>> start

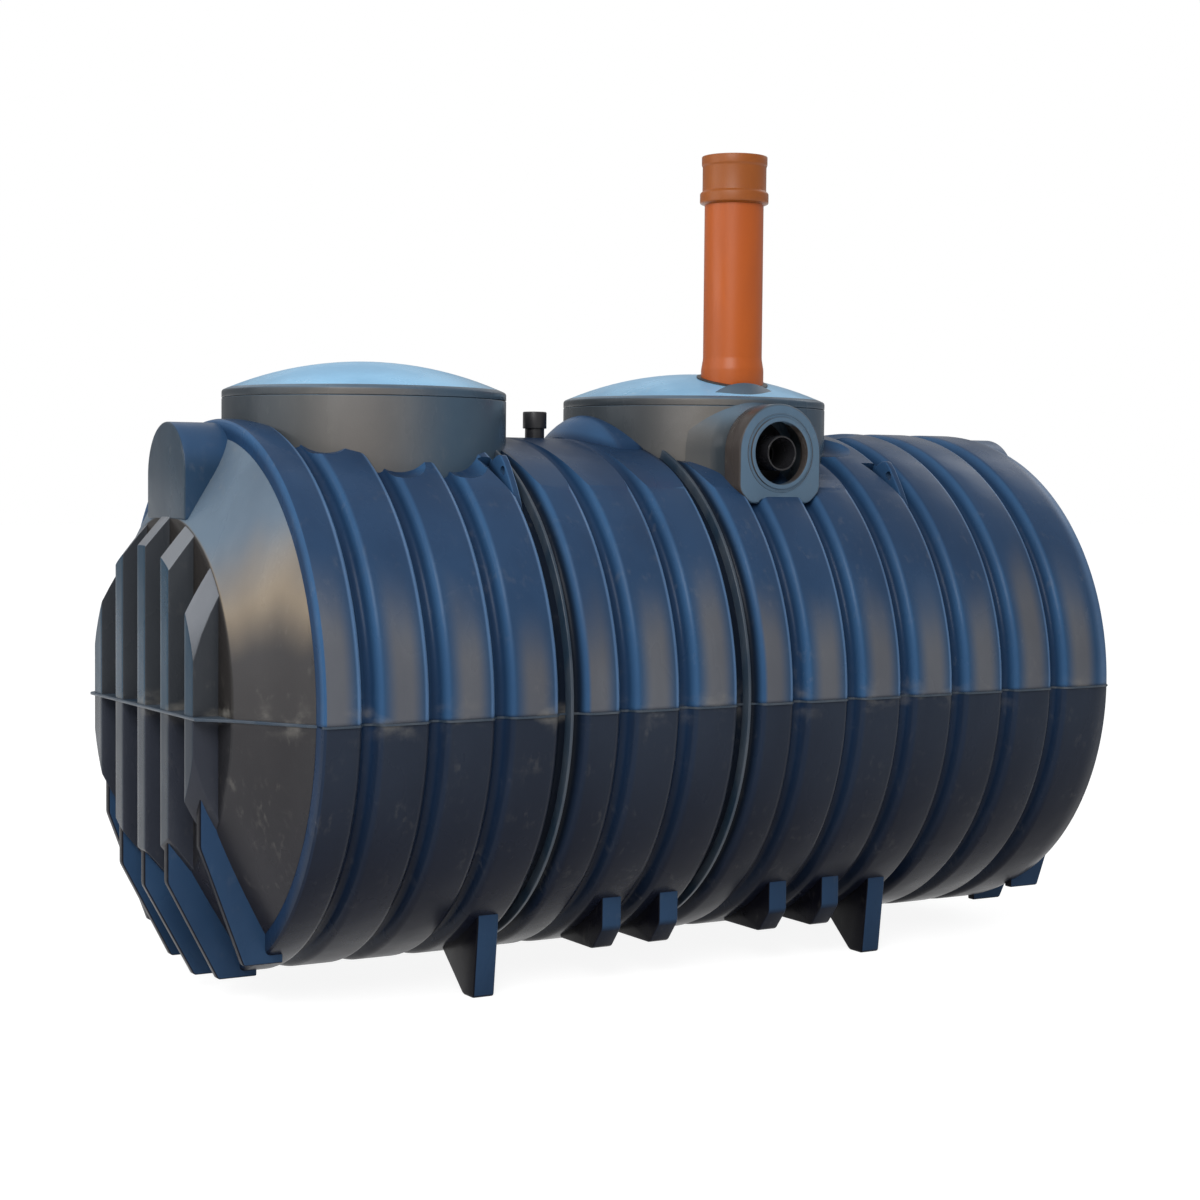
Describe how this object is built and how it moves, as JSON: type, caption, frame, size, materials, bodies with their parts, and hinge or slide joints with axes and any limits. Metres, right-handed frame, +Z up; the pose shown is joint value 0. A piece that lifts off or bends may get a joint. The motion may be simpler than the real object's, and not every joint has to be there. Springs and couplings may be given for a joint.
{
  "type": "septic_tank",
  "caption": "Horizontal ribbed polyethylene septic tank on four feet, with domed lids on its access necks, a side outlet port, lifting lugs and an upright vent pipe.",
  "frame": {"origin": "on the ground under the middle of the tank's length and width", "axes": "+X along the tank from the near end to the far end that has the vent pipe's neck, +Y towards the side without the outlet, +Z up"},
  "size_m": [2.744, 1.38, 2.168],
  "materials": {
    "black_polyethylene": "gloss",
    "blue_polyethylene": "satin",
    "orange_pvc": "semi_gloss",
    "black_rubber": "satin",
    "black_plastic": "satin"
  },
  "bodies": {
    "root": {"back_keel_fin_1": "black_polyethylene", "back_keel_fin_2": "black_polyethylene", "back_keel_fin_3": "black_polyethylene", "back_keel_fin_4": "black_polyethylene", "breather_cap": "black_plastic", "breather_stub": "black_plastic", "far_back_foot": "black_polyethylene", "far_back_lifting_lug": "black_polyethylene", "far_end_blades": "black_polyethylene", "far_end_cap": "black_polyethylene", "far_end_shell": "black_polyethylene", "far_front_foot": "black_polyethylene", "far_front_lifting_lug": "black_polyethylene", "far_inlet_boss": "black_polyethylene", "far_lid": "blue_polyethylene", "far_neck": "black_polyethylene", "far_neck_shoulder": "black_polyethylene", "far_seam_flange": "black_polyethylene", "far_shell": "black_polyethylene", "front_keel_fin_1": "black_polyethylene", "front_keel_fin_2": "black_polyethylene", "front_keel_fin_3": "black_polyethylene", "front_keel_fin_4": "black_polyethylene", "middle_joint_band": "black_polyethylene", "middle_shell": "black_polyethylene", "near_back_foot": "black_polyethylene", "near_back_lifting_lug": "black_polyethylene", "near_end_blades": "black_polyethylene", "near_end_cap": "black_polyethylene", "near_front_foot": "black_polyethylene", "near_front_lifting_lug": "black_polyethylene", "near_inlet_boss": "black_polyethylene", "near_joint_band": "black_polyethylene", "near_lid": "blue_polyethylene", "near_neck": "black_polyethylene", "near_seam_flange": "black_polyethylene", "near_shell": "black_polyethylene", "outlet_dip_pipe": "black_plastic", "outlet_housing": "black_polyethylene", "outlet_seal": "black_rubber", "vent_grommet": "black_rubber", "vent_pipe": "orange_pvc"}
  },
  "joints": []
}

>> end
>> start

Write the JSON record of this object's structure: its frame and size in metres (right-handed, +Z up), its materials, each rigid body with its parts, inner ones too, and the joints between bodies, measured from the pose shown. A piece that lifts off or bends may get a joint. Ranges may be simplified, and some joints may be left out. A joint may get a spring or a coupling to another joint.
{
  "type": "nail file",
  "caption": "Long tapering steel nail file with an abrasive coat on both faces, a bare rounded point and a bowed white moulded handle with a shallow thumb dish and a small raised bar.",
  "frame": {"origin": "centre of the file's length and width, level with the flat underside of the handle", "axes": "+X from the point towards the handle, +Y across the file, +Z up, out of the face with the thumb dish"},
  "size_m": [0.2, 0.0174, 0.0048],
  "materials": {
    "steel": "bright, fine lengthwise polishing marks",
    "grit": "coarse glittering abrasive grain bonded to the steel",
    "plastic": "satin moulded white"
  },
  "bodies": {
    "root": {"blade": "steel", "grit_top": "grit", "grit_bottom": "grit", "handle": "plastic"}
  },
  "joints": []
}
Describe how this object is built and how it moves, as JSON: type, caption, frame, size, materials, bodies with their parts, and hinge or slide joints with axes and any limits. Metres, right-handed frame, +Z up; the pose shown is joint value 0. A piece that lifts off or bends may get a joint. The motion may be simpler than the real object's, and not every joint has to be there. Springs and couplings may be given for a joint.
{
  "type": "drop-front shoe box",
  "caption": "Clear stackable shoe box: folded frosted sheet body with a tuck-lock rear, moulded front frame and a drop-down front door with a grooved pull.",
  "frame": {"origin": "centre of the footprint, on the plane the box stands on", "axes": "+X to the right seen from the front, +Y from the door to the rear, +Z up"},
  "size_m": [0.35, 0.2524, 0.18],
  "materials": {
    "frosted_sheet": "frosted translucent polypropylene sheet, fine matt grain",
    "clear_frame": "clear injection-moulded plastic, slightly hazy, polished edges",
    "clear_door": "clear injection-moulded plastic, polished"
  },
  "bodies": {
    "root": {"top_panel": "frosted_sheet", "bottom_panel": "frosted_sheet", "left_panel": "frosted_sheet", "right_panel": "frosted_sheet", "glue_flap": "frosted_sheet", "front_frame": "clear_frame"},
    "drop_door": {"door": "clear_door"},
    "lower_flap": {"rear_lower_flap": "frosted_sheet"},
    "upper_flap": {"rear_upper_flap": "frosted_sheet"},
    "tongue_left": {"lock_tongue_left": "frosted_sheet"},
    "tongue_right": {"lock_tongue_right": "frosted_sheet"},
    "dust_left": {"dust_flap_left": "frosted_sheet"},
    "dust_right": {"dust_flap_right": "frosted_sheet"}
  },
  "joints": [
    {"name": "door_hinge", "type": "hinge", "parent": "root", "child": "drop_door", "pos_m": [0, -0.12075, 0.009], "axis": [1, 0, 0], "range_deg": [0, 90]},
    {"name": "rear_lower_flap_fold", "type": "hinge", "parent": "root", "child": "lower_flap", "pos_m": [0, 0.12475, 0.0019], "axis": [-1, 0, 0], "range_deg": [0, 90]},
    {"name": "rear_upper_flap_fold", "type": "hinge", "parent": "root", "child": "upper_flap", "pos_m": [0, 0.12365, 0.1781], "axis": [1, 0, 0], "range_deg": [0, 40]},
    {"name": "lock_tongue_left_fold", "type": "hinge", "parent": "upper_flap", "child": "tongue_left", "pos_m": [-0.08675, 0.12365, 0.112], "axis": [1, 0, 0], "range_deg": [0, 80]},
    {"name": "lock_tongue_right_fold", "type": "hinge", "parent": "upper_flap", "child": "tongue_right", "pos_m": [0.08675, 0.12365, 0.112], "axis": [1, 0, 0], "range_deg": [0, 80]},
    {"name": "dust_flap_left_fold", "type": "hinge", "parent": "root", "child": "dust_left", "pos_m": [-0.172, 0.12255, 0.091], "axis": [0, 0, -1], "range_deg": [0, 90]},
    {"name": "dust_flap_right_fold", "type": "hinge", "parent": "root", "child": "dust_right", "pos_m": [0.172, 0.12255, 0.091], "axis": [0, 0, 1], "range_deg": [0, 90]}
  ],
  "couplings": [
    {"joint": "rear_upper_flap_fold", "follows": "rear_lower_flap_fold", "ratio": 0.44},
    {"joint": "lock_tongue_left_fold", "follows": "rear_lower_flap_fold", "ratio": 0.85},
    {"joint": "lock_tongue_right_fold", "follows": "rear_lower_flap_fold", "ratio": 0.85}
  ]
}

>> end
>> start

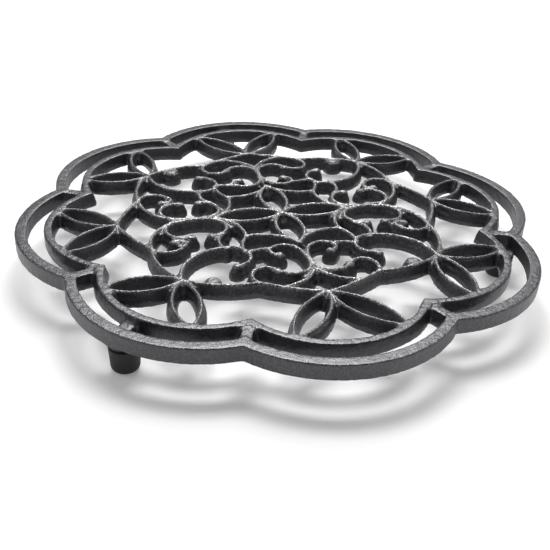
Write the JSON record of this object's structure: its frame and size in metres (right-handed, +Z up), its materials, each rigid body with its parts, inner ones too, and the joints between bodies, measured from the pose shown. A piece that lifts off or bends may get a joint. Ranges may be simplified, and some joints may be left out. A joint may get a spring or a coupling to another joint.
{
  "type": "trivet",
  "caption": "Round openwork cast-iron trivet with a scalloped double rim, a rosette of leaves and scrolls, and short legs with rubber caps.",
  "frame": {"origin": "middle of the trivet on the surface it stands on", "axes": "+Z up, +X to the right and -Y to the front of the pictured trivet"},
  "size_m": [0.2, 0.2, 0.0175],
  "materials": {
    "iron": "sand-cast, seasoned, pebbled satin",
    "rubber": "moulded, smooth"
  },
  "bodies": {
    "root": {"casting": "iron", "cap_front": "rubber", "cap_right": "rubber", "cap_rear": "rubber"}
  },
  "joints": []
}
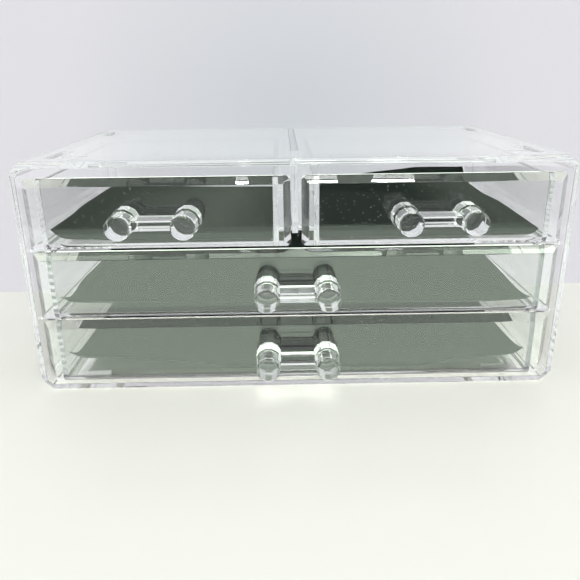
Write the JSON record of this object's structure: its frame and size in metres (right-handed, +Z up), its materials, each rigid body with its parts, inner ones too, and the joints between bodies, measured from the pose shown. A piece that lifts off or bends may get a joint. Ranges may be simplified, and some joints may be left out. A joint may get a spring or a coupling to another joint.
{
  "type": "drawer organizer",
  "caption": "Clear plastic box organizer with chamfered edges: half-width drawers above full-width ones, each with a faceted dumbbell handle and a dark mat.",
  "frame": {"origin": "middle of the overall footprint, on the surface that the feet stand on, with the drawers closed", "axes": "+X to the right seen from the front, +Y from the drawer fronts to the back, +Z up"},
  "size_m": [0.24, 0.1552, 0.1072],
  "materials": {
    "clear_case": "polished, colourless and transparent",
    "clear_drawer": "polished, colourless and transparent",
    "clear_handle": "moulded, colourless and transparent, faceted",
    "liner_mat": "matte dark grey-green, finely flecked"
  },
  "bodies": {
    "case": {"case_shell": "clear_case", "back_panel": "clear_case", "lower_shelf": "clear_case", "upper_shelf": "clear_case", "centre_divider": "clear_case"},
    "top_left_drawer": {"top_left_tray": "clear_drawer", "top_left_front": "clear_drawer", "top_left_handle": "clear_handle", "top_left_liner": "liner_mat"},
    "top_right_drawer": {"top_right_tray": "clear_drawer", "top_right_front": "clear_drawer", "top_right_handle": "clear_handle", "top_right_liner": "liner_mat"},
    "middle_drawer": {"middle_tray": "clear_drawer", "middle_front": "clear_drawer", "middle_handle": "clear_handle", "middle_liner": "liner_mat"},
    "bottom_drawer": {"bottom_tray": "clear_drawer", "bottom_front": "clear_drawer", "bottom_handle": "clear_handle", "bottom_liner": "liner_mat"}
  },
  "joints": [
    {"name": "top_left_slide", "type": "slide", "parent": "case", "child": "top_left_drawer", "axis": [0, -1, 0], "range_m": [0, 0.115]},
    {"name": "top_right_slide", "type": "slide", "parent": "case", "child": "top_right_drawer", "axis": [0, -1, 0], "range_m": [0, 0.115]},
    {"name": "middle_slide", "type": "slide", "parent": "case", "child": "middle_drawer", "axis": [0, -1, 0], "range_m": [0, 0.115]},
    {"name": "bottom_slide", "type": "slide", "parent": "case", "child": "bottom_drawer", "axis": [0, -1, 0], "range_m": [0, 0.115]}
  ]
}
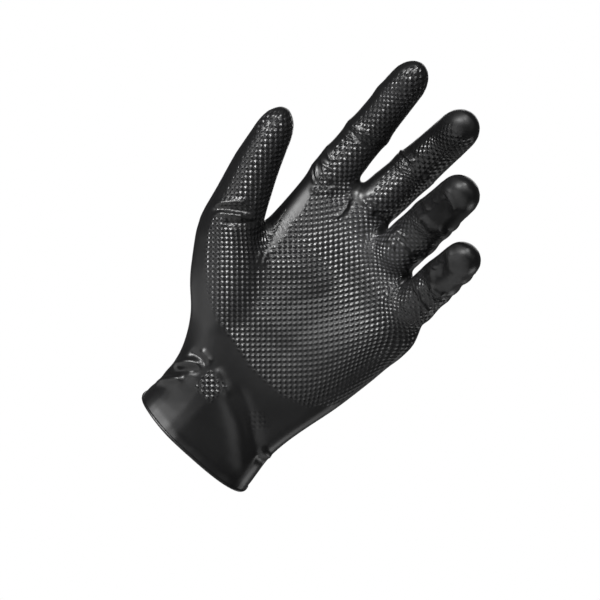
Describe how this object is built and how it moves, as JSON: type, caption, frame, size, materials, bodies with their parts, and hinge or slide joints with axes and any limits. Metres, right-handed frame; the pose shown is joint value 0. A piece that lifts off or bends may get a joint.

>> end

What the task asks: Where a line holds the string "slide", copy that line.

Exercise output:
Describe how this object is built and how it moves, as JSON: type, caption, frame, size, materials, bodies with their parts, and hinge or slide joints with axes and any limits. Metres, right-handed frame, +Z up; the pose shown is joint value 0. A piece that lifts off or bends may get a joint. The motion may be simpler than the real object's, and not every joint has to be there. Springs and couplings may be given for a joint.
Describe how this object is built and how it moves, as JSON: type, caption, frame, size, materials, bodies with their parts, and hinge or slide joints with axes and any limits. Metres, right-handed frame, +Z up; the pose shown is joint value 0. A piece that lifts off or bends may get a joint. The motion may be simpler than the real object's, and not every joint has to be there. Springs and couplings may be given for a joint.
    {"name": "top_left_slide", "type": "slide", "parent": "case", "child": "top_left_drawer", "axis": [0, -1, 0], "range_m": [0, 0.115]},
    {"name": "top_right_slide", "type": "slide", "parent": "case", "child": "top_right_drawer", "axis": [0, -1, 0], "range_m": [0, 0.115]},
    {"name": "middle_slide", "type": "slide", "parent": "case", "child": "middle_drawer", "axis": [0, -1, 0], "range_m": [0, 0.115]},
    {"name": "bottom_slide", "type": "slide", "parent": "case", "child": "bottom_drawer", "axis": [0, -1, 0], "range_m": [0, 0.115]}
Describe how this object is built and how it moves, as JSON: type, caption, frame, size, materials, bodies with their parts, and hinge or slide joints with axes and any limits. Metres, right-handed frame; the pose shown is joint value 0. A piece that lifts off or bends may get a joint.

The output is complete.